ANIMATION WORLD MAGAZINE - ISSUE 5.02 - MAY 2000

Acting in Animation: A BATS Workshop

by Stephen Featherstone

The British Animation Training Scheme (BATS), based at the NFT, has been running for six years. It is a part-time course, which provides vocational training, in collaboration with working studios, for junior animation assistants. Part of BATS’ purpose is to develop training resources for the industry and this year, for the first time, in addition to their main course, they ran a two-day pilot workshop titled "Acting for Animation." Held at the currently closed for renovation Museum of the Moving Image, the workshop was led by the renowned animation director, Barry Purves. Like the animation assistants’ course, it was intended for working practitioners or those with significant experience of animation, and was designed to refresh or improve existing skills.

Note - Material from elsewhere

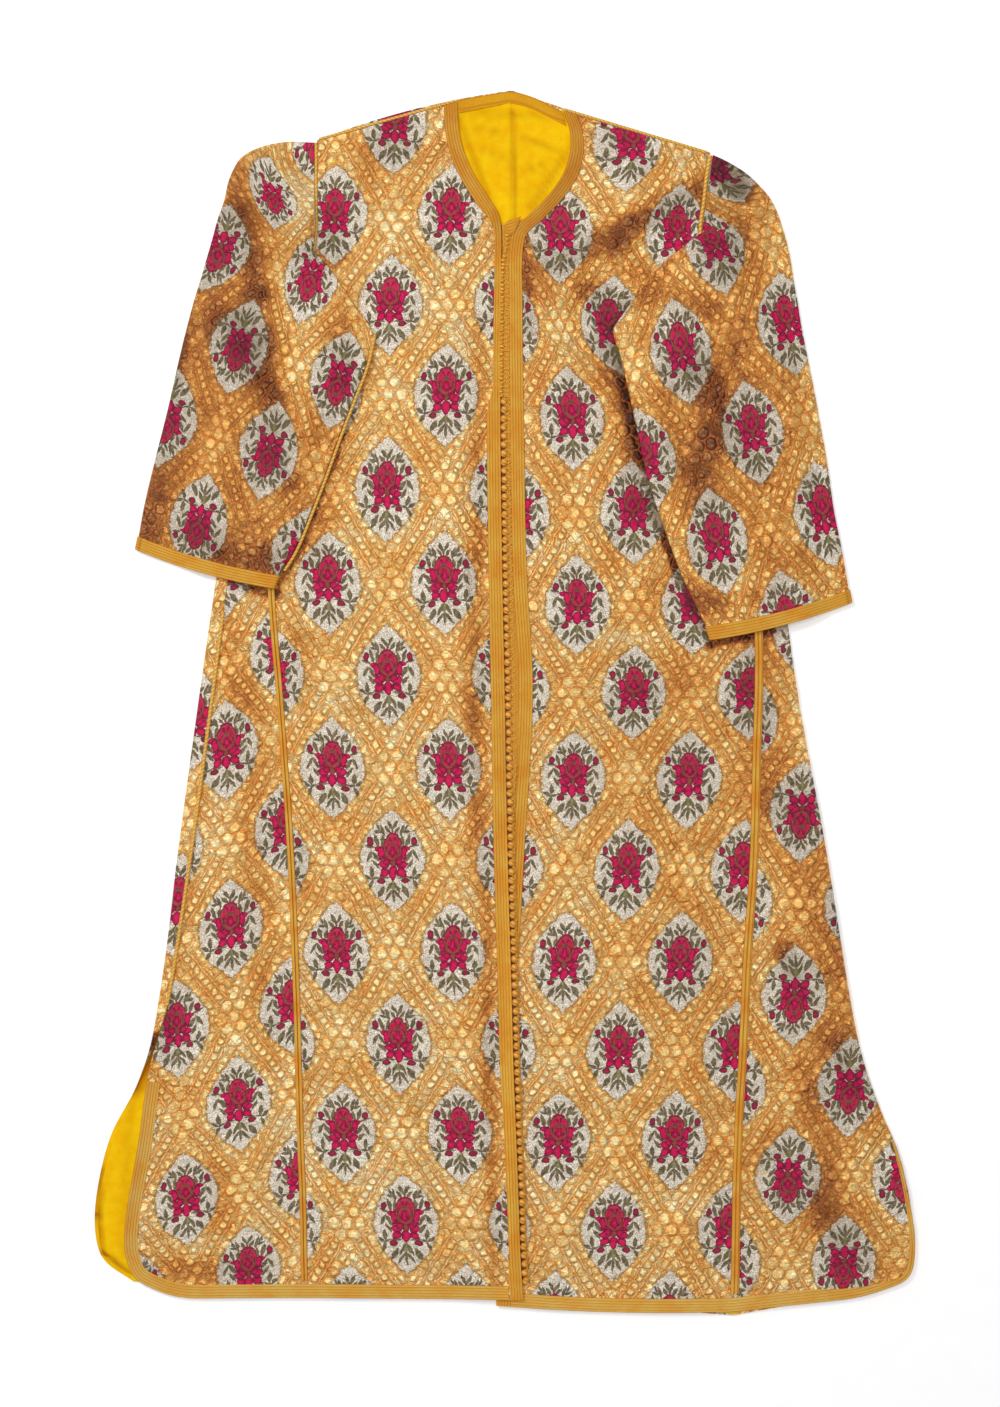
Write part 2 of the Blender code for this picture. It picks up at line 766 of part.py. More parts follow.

I came across the workshop while I was researching retraining myself as an animator. I have a background in art and design and experience in film and television production, including animation, so I roughly fitted the requirements of entry to the workshop. It seemed an ideal way of adding to my knowledge. I enrolled and in July I joined the group of a dozen or so who met in a small room deep in the dim recesses of the Museum of the Moving Image.

A New Approach
The rest of the group was an eclectic mix, with a variety of reasons for taking the course. They included professionals with junior positions in Soho post-production houses, perhaps wanting some respite from the digital effects production line, animation students looking for the king of training not offered on their degree courses and young filmmakers close to securing funding for their first productions, seeking advice from a master.

Whatever their backgrounds, Barry Purves was the ideal person to meet them. Articulate, knowledgeable and enthusiastic, he has a prolific career which has spanned a broad section of the industry beginning at the Cosgrove Hall studios where he worked on the kind of short programmes made for children’s television that were once the mainstay of British animation. Since then he has animated and directed numerous television programmes and commercials, worked in Hollywood as the animation director on Tim Burton’s Mars Attacks! and in 1992 picked up an Oscar nomination for Screen Play one of several films that he has written, directed and animated. Along the way he has taught and lectured all over the world and is responsible for training many young animators at work in the industry. Before he became an animator, Barry was an actor, which perhaps makes him uniquely qualified to teach this course.

Despite this, I suspect that most of us were wondering what was in store for us. I was once told by an animator that the basic principles of animation could be taught in an hour but it took years to gather enough experience to apply these principles fluently to any given situation and produce convincing character animations. So, what could be achieved in a two-day workshop, particularly one without cameras, puppets or video assist?